Stephen looking at the Star of David in the De Bazel building it is the Amsterdam City Archive. (Image: Channel 4)

Billed as a “very personal” project for Stephen Fry, Willem & Frieda sometimes became almost unbearably personal for its presenter. At one point he visits a collector who displays some of the forged identity cards. But then he brings out one of the yellow stars Jews were forced to wear in Nazi-occupied territories.

“It was like an electric shock,” Stephen recalls. “I didn’t know he was going to give it to me and I still shudder when I remember touching it and not wanting to. It’s such a simple thing, the star of David. It’s there on the Israeli flag. But that yellow one made of fabric is such a kick to the gut. I can’t tell you. It’s like the opposite of a holy relic. It’s pure evil.”

The Star of David in the De Bazel building it is the Amsterdam City Archive.
Stephen looking at the Star of David in the De Bazel building it is the Amsterdam City Archive. (Image: Channel 4)

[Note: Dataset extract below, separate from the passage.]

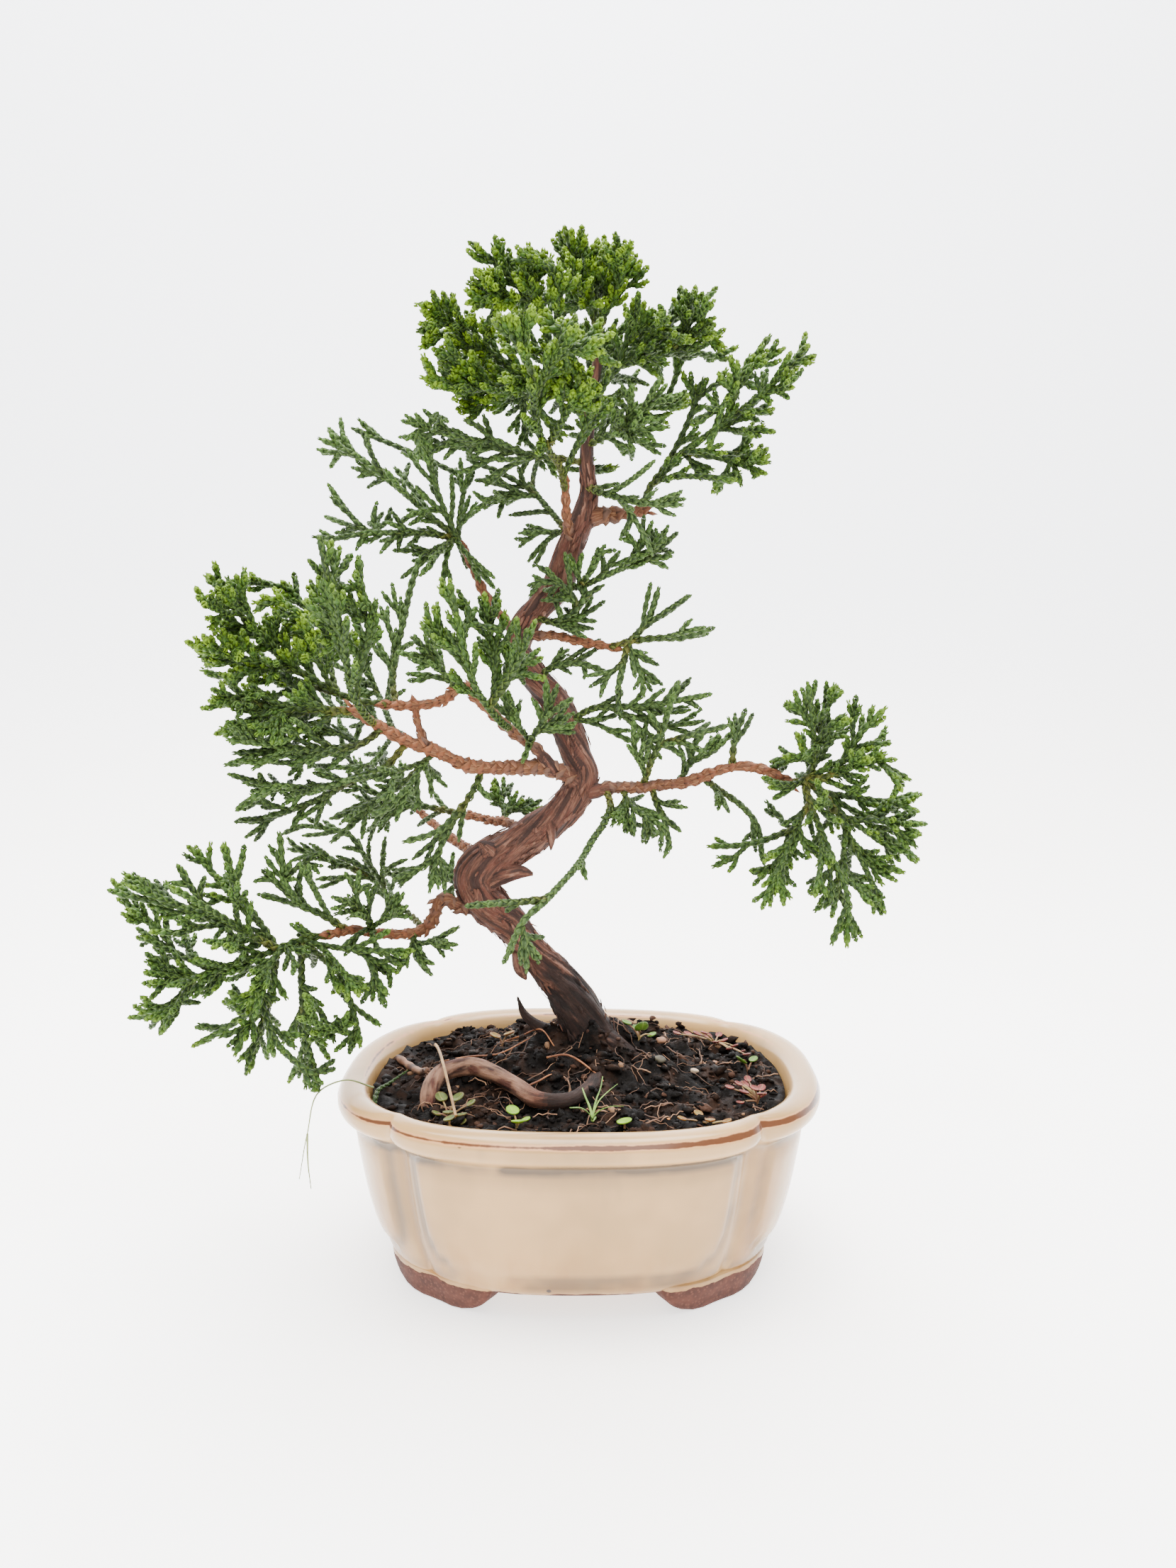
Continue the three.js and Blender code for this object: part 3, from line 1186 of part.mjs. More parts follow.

Stephen also visited Amsterdam’s famous Homomonument, the first in the world to pay tribute to the gay men and lesbians murdered by the Nazis. “I rewarded myself with a bit of a sob when I stood there,” Stephen admits, “because I thought of Willem and Frieda and I tried to imagine what they would think, how astonished they would be. Yes, it’s taken a long time, it always takes too long, but nonetheless, it’s really only a lifetime, in which [the Dutch] have gone from not allowing wreaths to celebrating. That’s really important. Very often movements towards progress are like extracting teeth, but they do arrive and, when they do, it’s better not to complain how long they took. Better to celebrate. You carry people with you that way.”

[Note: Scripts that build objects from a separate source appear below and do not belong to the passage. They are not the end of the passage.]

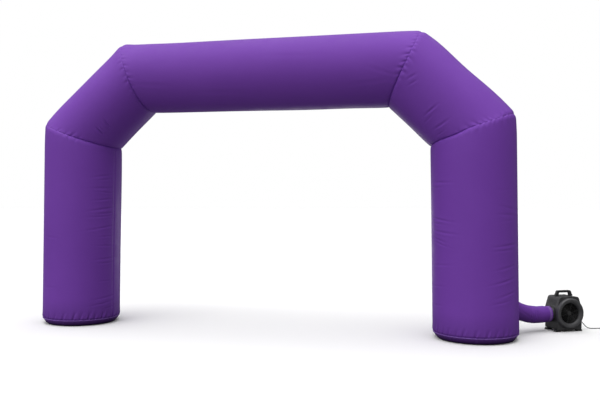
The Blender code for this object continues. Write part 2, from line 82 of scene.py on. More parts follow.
lead_route = [
    (0.2155, 0.0, 0.105), (0.228, 0.0, 0.1047), (0.246, 0.0, 0.0995),
    (0.264, 0.0, 0.086), (0.281, -0.001, 0.068), (0.298, -0.003, 0.049),
    (0.316, -0.006, 0.031), (0.337, -0.01, 0.0165), (0.362, -0.015, 0.0085),
    (0.39, -0.021, 0.0055), (0.42, -0.027, 0.005), (0.45, -0.032, 0.005),
    (0.48, -0.036, 0.005), (0.51, -0.038, 0.005), (0.535, -0.0371, 0.005),
    (0.549, -0.0357, 0.005),
]
tail_route = [
    (0.549, -0.1763, 0.015), (0.536, -0.1763, 0.0155), (0.522, -0.1766, 0.017),
    (0.508, -0.177, 0.0185), (0.495, -0.177, 0.019),
]
COIL_CENTRE = (0.549, -0.106)
# degrees wound since the coil's start, with the strand's distance from the middle and height
coil_winding = [
    (0, 0.0703, 0.005), (70, 0.06, 0.005), (330, 0.06, 0.005), (395, 0.05, 0.005),
    (620, 0.05, 0.005), (690, 0.05, 0.015), (960, 0.05, 0.015), (1030, 0.05, 0.025),
    (1290, 0.05, 0.025), (1360, 0.06, 0.025), (1590, 0.06, 0.025), (1655, 0.06, 0.015),
    (1905, 0.06, 0.015), (1980, 0.0703, 0.015),
]


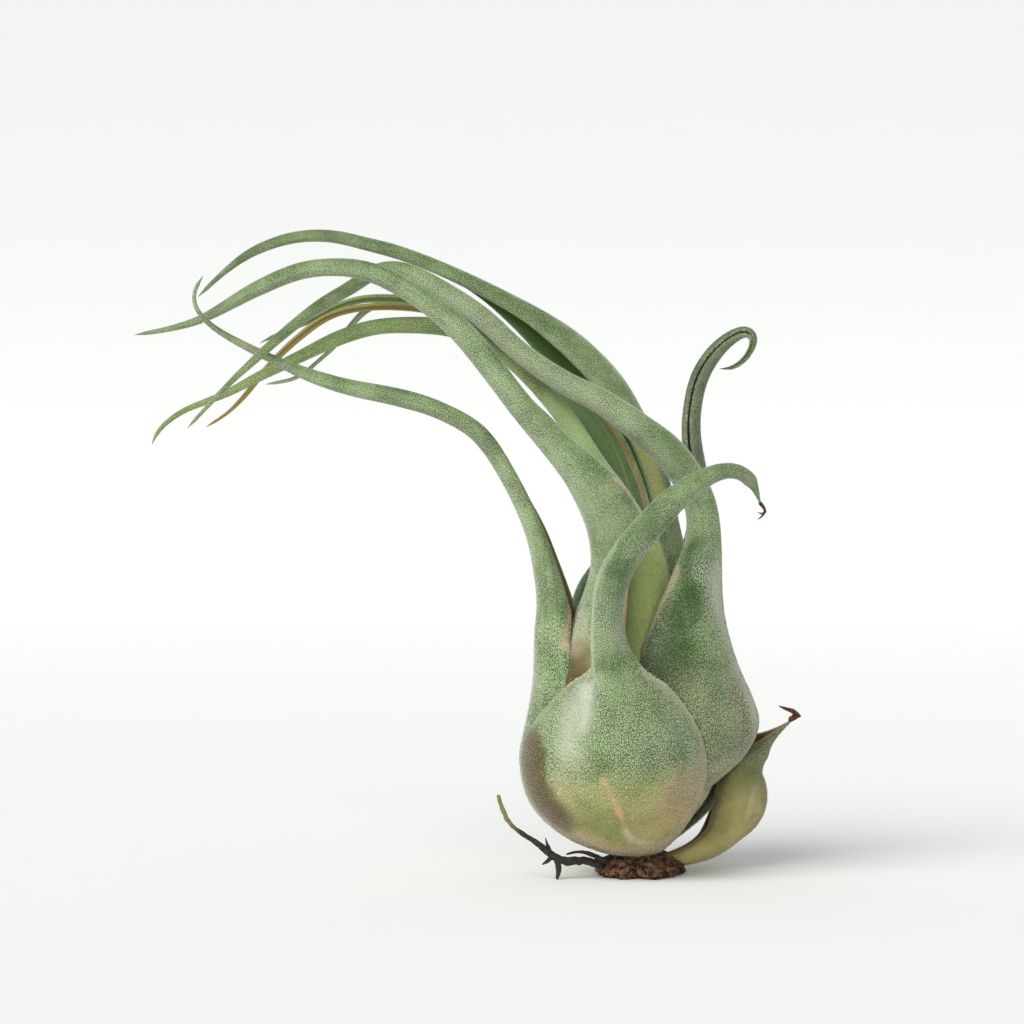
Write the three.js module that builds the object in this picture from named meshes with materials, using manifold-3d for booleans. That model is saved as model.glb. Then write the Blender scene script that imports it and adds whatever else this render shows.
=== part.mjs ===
// An air plant that stands on its rootstock, in millimetres, +Z up. The origin is the middle of the
// rootstock's flat underside, -Y is the front and +X the right. Each leaf is one solid: a clasping,
// inflated sheath that helps to form the bulb, and a long blade rolled into a tapering channel.

import * as THREE from 'three';
import { mergeVertices } from 'three/addons/utils/BufferGeometryUtils.js';
import Module from 'manifold-3d';

const wasm = await Module();
wasm.setup();

// ---- driving dimensions -------------------------------------------------------------------------

const CLEARANCE = 0.3; // gap between a leaf and what it lies against
const MARGIN_WALL = 0.9; // thickness of a leaf at its margins
const OUTER_POINTS = 8; // points round the outside of a leaf's section
const INNER_POINTS = 5; // points round the inside of its channel
const SECTIONS_PER_STATION = 1.3;
const LEAST_RADIUS = 0.3; // of a leaf, at its tip
const LEAST_CHANNEL = 0.2; // radius of a leaf's channel, as a share of the leaf's own
const SURFACE_TOLERANCE = 0.04; // how far a leaf's skin may move when its small triangles are joined
const MERGE_TOLERANCE = 1e-4;
const UP = new THREE.Vector3(0, 0, 1);

const ROOTSTOCK_FOOT = 9.2; // radius of the flat underside
const ROOTSTOCK_HEIGHT = 3.4; // of the stub below the bulb
const AXIS_RADIUS = 2.4; // the short stem that the leaves grow from
const AXIS_TOP = 12;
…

Stephen Fry’s film is also a celebration, essentially a celebration of man’s love for his fellow man. How appropriate that we are discussing this on Valentine’s Day. “Stephen Fry,” I declare, “Will you be my Valentine?”

“Always and forever,” Stephen replies, then reminds me of the presence of his husband in the next room.

Willem & Frieda: Defying the Nazis is on Channel 4 at 9pm on 2 March.

The theatrical version of Willem & Frieda is screened at BFI Flare: London LGBTQIA+ Film Festival on 24 and 25 March at BFI Southbank.